● **Work to complete**: Repeat each line of the material exactly.

● **Given data**:
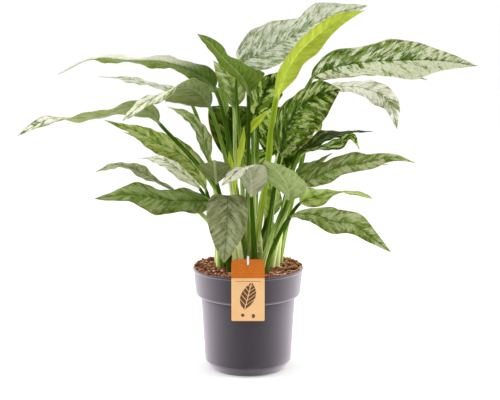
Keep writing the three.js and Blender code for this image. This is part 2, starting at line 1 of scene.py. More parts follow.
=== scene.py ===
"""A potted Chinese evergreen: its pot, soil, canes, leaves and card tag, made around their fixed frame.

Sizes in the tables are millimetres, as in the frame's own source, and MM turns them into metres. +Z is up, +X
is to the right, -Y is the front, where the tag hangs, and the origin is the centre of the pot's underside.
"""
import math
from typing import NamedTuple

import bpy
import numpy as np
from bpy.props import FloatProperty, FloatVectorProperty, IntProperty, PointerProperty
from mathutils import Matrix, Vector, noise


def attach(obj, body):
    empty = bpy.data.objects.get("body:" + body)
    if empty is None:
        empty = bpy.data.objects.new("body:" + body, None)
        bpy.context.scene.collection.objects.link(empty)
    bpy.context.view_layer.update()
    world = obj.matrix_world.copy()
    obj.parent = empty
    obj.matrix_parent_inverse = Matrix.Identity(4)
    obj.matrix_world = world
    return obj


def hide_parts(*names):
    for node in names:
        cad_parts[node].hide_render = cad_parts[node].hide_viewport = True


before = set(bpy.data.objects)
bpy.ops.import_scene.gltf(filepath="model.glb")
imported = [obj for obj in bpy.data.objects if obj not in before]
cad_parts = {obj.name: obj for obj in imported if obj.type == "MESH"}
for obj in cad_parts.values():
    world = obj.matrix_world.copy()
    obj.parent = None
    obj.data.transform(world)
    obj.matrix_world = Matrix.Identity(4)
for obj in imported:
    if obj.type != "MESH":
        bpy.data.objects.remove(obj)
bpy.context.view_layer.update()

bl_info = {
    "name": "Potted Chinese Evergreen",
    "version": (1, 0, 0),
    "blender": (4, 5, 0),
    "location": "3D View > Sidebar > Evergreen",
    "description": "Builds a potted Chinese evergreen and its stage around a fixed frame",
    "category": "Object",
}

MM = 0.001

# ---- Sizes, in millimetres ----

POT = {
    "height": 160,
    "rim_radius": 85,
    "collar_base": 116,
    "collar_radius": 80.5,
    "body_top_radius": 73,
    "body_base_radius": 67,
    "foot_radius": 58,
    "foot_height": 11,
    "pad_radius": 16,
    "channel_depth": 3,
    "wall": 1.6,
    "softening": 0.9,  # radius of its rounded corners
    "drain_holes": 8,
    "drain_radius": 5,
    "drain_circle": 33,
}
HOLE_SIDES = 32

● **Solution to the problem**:
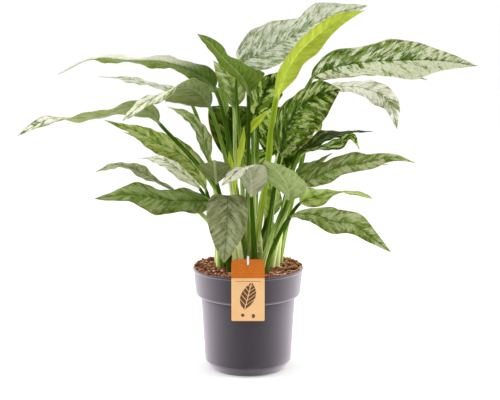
Keep writing the three.js and Blender code for this image. This is part 2, starting at line 1 of scene.py. More parts follow.
=== scene.py ===
"""A potted Chinese evergreen: its pot, soil, canes, leaves and card tag, made around their fixed frame.

Sizes in the tables are millimetres, as in the frame's own source, and MM turns them into metres. +Z is up, +X
is to the right, -Y is the front, where the tag hangs, and the origin is the centre of the pot's underside.
"""
import math
from typing import NamedTuple

import bpy
import numpy as np
from bpy.props import FloatProperty, FloatVectorProperty, IntProperty, PointerProperty
from mathutils import Matrix, Vector, noise


def attach(obj, body):
    empty = bpy.data.objects.get("body:" + body)
    if empty is None:
        empty = bpy.data.objects.new("body:" + body, None)
        bpy.context.scene.collection.objects.link(empty)
    bpy.context.view_layer.update()
    world = obj.matrix_world.copy()
    obj.parent = empty
    obj.matrix_parent_inverse = Matrix.Identity(4)
    obj.matrix_world = world
    return obj


def hide_parts(*names):
    for node in names:
        cad_parts[node].hide_render = cad_parts[node].hide_viewport = True


before = set(bpy.data.objects)
bpy.ops.import_scene.gltf(filepath="model.glb")
imported = [obj for obj in bpy.data.objects if obj not in before]
cad_parts = {obj.name: obj for obj in imported if obj.type == "MESH"}
for obj in cad_parts.values():
    world = obj.matrix_world.copy()
    obj.parent = None
    obj.data.transform(world)
    obj.matrix_world = Matrix.Identity(4)
for obj in imported:
    if obj.type != "MESH":
        bpy.data.objects.remove(obj)
bpy.context.view_layer.update()

bl_info = {
    "name": "Potted Chinese Evergreen",
    "version": (1, 0, 0),
    "blender": (4, 5, 0),
    "location": "3D View > Sidebar > Evergreen",
    "description": "Builds a potted Chinese evergreen and its stage around a fixed frame",
    "category": "Object",
}

MM = 0.001

# ---- Sizes, in millimetres ----

POT = {
    "height": 160,
    "rim_radius": 85,
    "collar_base": 116,
    "collar_radius": 80.5,
    "body_top_radius": 73,
    "body_base_radius": 67,
    "foot_radius": 58,
    "foot_height": 11,
    "pad_radius": 16,
    "channel_depth": 3,
    "wall": 1.6,
    "softening": 0.9,  # radius of its rounded corners
    "drain_holes": 8,
    "drain_radius": 5,
    "drain_circle": 33,
}
HOLE_SIDES = 32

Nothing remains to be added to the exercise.